A major criticism, which directly affects the independence of the judiciary, is the perceived interference of the executive and the absence of transparency in the appointment process.[57] While the participatory role of the executive in the appointment of judges is desirable, such role should be clearly demarcated. Accordingly, the European Network of Councils for the Judiciary declared that:
…If the Government or the Head of State plays a role in the ultimate appointment of members of the judiciary, the involvement of a Minister or the Head of State does not in itself contend against the principles of independence, fairness, openness and transparency if their role in the appointment is clearly defined and their decision-making processes clearly documented, and the involvement of the Government or the Head of State does not impact upon those principles if they give recognition to decisions taken in the context of an independent selection process…[58]

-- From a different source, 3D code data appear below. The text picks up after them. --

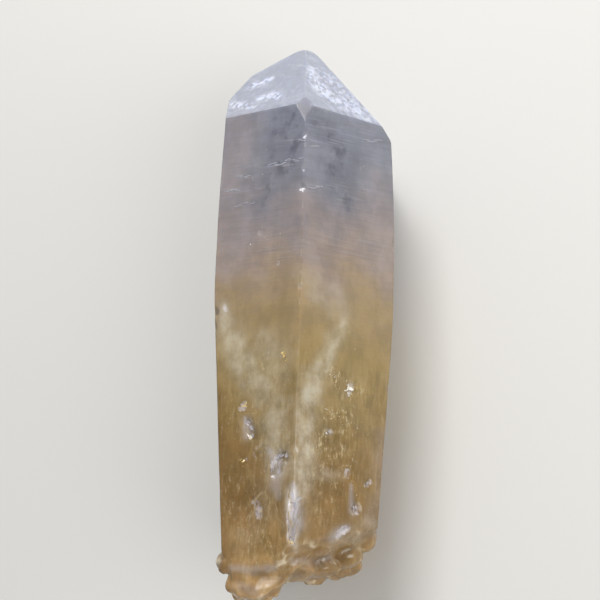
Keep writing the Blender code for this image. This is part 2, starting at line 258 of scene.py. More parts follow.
def face_planes(faces, centre=np.zeros(3)):
    """Normals and offsets of flat faces given as azimuth, distance, height and lean.

    The normal is the outward direction tipped up by the lean, and the offset is the
    normal's product with a point at the given distance and height.
    """
    table = np.array(faces, float)
    azimuth = np.radians(table[:, 0])
    lean = np.radians(table[:, 3])
    side = np.stack([np.cos(azimuth), np.zeros(len(table)), np.sin(azimuth)], axis=1)
    normals = side * np.cos(lean)[:, None]
    normals[:, 1] = np.sin(lean)
    points = centre + side * table[:, 1:2]
    points[:, 1] += table[:, 2]
    return normals, np.sum(normals * points, axis=1)


def soft_max(values, sharpness):
    """Largest of several fields, rounded where two are close: log of a sum of powers."""
    peak = values.max(axis=0)
    return peak + np.log(np.exp(sharpness * (values - peak)).sum(axis=0)) / sharpness


def soft_min(first, second, sharpness):
    """Smaller of two fields, rounded where they are close."""
    return -soft_max(np.stack([-first, -second]), sharpness)


def convex_field(points, planes, sharpness):
    """Signed distance to a convex body: the rounded largest of its plane distances."""
    normals, offsets = planes
    return soft_max((points @ normals.T - offsets).T, sharpness)


def lens_field(points, centre, turn, radii):
    """Near-distance to an ellipsoid with the given axes, as columns of turn, and radii."""
    local = (points - centre) @ turn
    scaled = np.linalg.norm(local / radii, axis=1)
    slope = np.linalg.norm(local / radii ** 2, axis=1)
    return scaled * (scaled - 1.0) / np.maximum(slope, 1e-6)


# Random values at the corners of a repeating lattice, for the noise
NOISE_TABLE = np.random.default_rng(41).uniform(-1.0, 1.0, (32, 32, 32))


def lattice_noise(points, cell):
    """Smooth noise from -1 to 1: random lattice values, blended with eased weights."""
    places = points / np.asarray(cell, float)
    base = np.floor(places).astype(int)
    part = places - base
    part = part * part * (3.0 - 2.0 * part)
    total = np.zeros(len(points))
    for corner in np.ndindex(2, 2, 2):
        index = (base + corner) % 32
        weight = np.prod(np.where(np.array(corner) == 1, part, 1.0 - part), axis=1)
        total += weight * NOISE_TABLE[index[:, 0], index[:, 1], index[:, 2]]
    return total


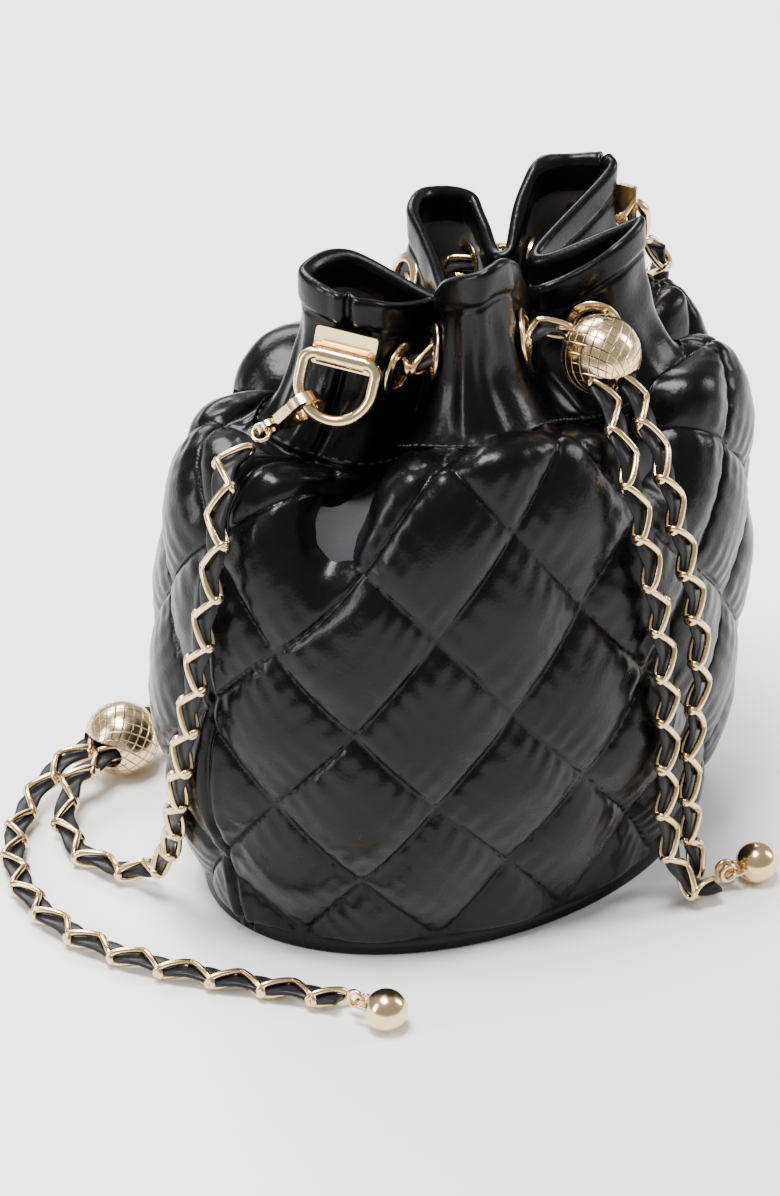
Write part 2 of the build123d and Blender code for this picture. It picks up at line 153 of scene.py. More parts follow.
def make_engraved(name, color, centre, through, turns=18.0):
    """Polished metal with a lattice cut along two families of lines round the through axis."""
    look = make_metal(name, color, 0.2)
    level = Vector(through).normalized().rotation_difference(Vector((0, 0, 1)))
    local = look.node("ShaderNodeVectorMath", {0: look.place, 1: centre}, operation="SUBTRACT").outputs[0]
    turn_level = {"Vector": local, "Rotation": level.to_euler()}
    turned = look.node("ShaderNodeVectorRotate", turn_level, rotation_type="EULER_XYZ")
    split = look.node("ShaderNodeSeparateXYZ", {0: turned.outputs[0]}).outputs
    around = look.math("MULTIPLY", look.math("ARCTAN2", split[1], split[0]), turns / 2)
    rise = look.math("DIVIDE", split[2], engraved_ball_r)
    along = look.math("MULTIPLY", look.math("ARCSINE", rise), turns / 2)
    lines = []
    for sign in ("ADD", "SUBTRACT"):
        lines.append(look.math("ABSOLUTE", look.math("SINE", look.math(sign, around, along))))
    nearest = look.math("MINIMUM", lines[0], lines[1])
    edge = {"Value": nearest, "From Max": 0.28}
    cut = look.node("ShaderNodeMapRange", edge, interpolation_type="SMOOTHSTEP")
    look.bump(cut.outputs["Result"], 0.0005, 0.9)
    # The cut lines are also painted darker, at 0.45 of the gold: painted shade in the grooves.
    look.vary_color(cut.outputs["Result"], [c * 0.45 for c in color], color)
    return look.material


def make_fabric(name, color):
    look = Look(name, color, 0.85)
    look.shader.inputs["Sheen Weight"].default_value = 0.15
    wave = look.node("ShaderNodeTexWave", {"Vector": look.place, "Scale": 900.0, "Distortion": 1.5})
    look.bump(wave.outputs["Fac"], 0.0001, 0.5)
    look.bump(look.noise(1500, 2), 0.0001, 0.5)
    look.vary_color(look.noise(80, 3), color, [c * 1.8 for c in color])
    return look.material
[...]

In Ireland, it appears that the government is not bound to defer to the decisions of the independent Board and may nominate candidates without the concurrence of the board.[59] The far-reaching implication of this act is the eventual confirmation by the President, of such candidates which is solely dependent on the advice given by the executive.[60] Besides, it has been opined that the involvement of the executive in judicial appointment exposes the procedure to partisanship.[61] Now, while political participation does not exempt an applicant from judicial roles, (due to the interrelatedness between politics and law) [62]it is submitted that it should not be a factor. Rather, the professional proficiency and general suitability of applicants should constitute the sole criteria for judicial appointment.[63] In the case of Ireland, narration abounds of propensities by the executive in appointing judges across political line.[64] A recent example was the controversial appointment of the former Attorney General Maire Whelan as a judge of the Irish Court of Appeal.[65] It was on record that the appointment was not made pursuant to the recommendation of the Board.[66] In fact, three applicants who expressed interest for the office were not considered.[67] This position is further strengthened because the appointment procedure does not mandate the government to give reasons for recommending an applicant to the president for appointment or elevation as judge.[68]Finally, the criteria for judicial appointment are devoid of objective yardsticks.[69] Thus, requirements like character and competence create avenues for wider interpretations without addressing the specificity of the qualities expected of applicant for judicial roles.[70]To sum up the Irish judicial appointment experience, the procedure is not transparently meritocratic.[71]
- CONCLUSION
It is not in doubt that judicial independence is rooted in the Irish constitution. However, the extent of the effectiveness of the principle is influenced by the appointment mechanism of judges. The research results have shown that the system of judicial appointment in Ireland does not provide adequate safeguard for judicial independence. A major area of concern is the unfettered role of the executive and apparent lack of transparency in the system. In spite of the formation of the Judicial Appointments Advisory Board, as an independent body, executive incursions still persists. It is suggested that the constitutional provisions that grants the government the appointing power should be reviewed. Better still, the law should ensure the actual independence of the Board by enunciating the role of the government in the process. It is believed that the suggestion given above will aligned the appointment system in Ireland to international best practices.